▶ What you need to do
Determine which lines contain the word "bodies", then copy those lines.

▶ Data extract
----

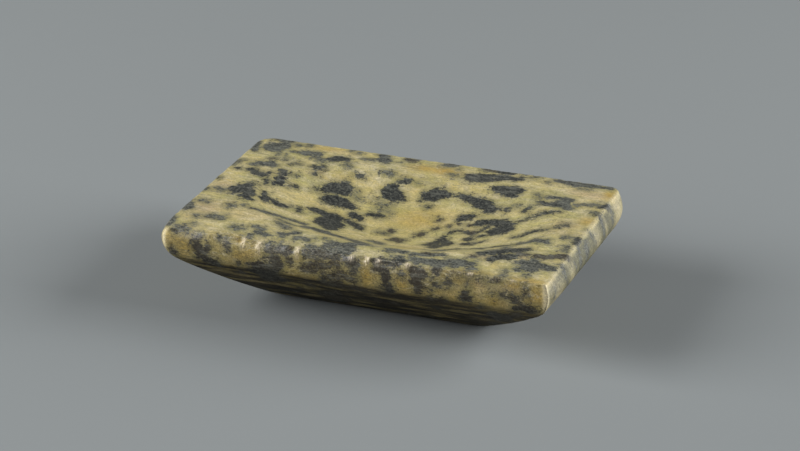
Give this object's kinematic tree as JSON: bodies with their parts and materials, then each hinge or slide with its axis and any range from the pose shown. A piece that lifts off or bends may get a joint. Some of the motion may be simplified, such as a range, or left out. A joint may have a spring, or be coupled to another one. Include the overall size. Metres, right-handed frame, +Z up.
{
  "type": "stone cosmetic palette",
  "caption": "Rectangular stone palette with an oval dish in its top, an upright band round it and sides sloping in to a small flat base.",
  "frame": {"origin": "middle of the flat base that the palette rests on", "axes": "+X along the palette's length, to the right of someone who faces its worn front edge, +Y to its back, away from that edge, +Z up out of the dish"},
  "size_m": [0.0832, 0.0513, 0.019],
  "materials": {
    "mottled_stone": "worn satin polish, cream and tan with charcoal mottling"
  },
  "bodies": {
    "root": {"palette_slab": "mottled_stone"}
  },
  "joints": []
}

----

▶ Answer for the task
Give this object's kinematic tree as JSON: bodies with their parts and materials, then each hinge or slide with its axis and any range from the pose shown. A piece that lifts off or bends may get a joint. Some of the motion may be simplified, such as a range, or left out. A joint may have a spring, or be coupled to another one. Include the overall size. Metres, right-handed frame, +Z up.
  "bodies": {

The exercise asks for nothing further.